The kimono that we wear for banquets are from exclusive shops and all order-made, and they are very expensive: around 500,000 yen for the kimono, and the same for the obi. Because a lot of them are seasonal we can only wear each one for a few weeks of the year. I am able to use the kimono of my geisha mother, and her kimono are much better than mine. But I have slowly built up a collection of my own too.
This year I started wearing hikigi, the long trailing kimono, which is a whole new experience, as it is a real challenge to walk and turn in it and still look graceful. I want to wear it as much as possible from now until I am really comfortable in it.
I am often asked about where to buy kimono. For beginners, I recommend Tansuya, the chain of new and recycled kimono stores around Tokyo. The staff are very knowledgeable and can help you put together a good-as-new pure silk kimono and obi that go together properly for very reasonable prices.

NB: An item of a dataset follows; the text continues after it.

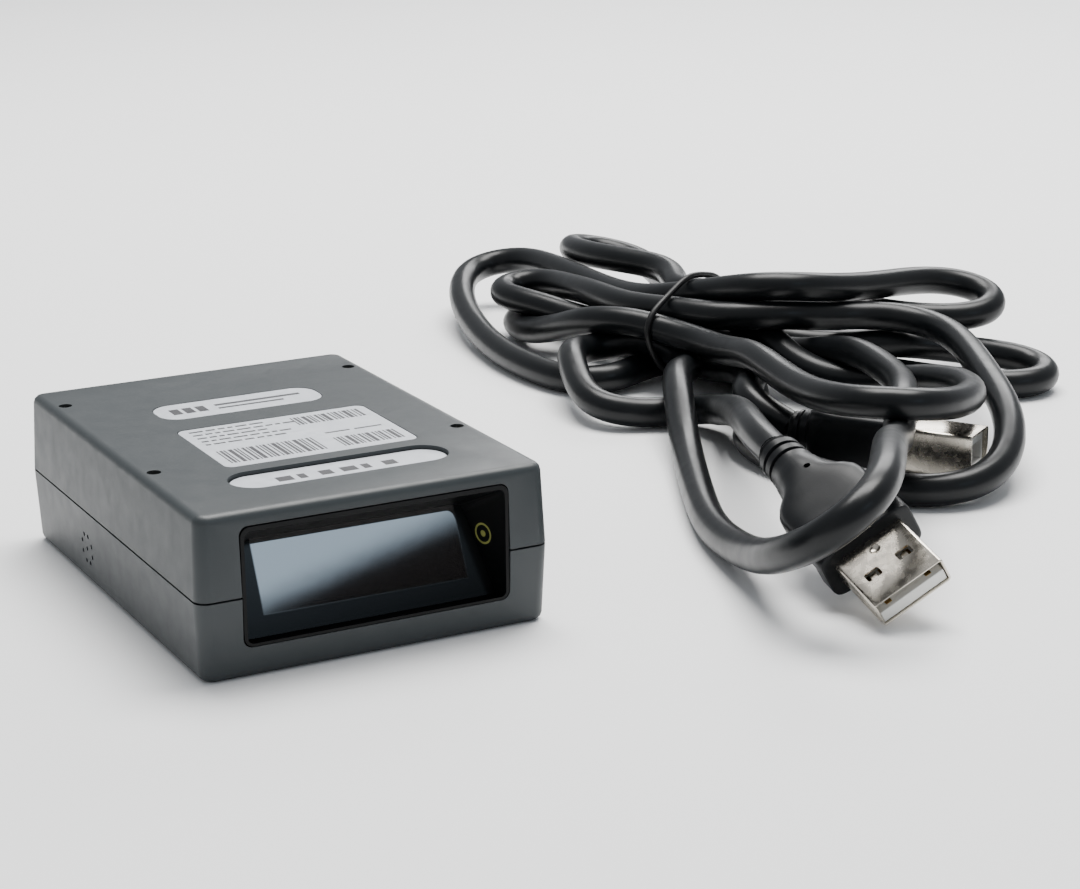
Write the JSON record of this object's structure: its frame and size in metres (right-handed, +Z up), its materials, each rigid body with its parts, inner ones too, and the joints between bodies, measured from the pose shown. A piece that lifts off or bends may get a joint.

One of my more unusual engagements as a geisha was being called out to help some foreign ladies buy kimono to take back home. I really enjoyed that as I love kimono and know quite a bit about it by now. I would be happy to do that again.
Thank you Ms. Sayuki for allowing us this interview. We wish you good success for future!
If you get ten people together you can come to tea-house for not more than 20,000 yen each person. Please check out her official website at: www.sayuki.net. Unfortunately we cannot convey any personal message to Ms. Sayuki. Please contact her through her official website.

Sayuki may be a Geisha, but she still makes the impression of a Henshin to me - I don't want to have a go on her, I hold her in high esteem for having achieved such an awe-inspiring goal (for which I also would kill, to be honest ^.^) but she is not Japanese and one can't fail to notice that. With which I don't want to say that she is a bad Geisha.
I would love to meet her sometime - if I ever get the chance before she retires.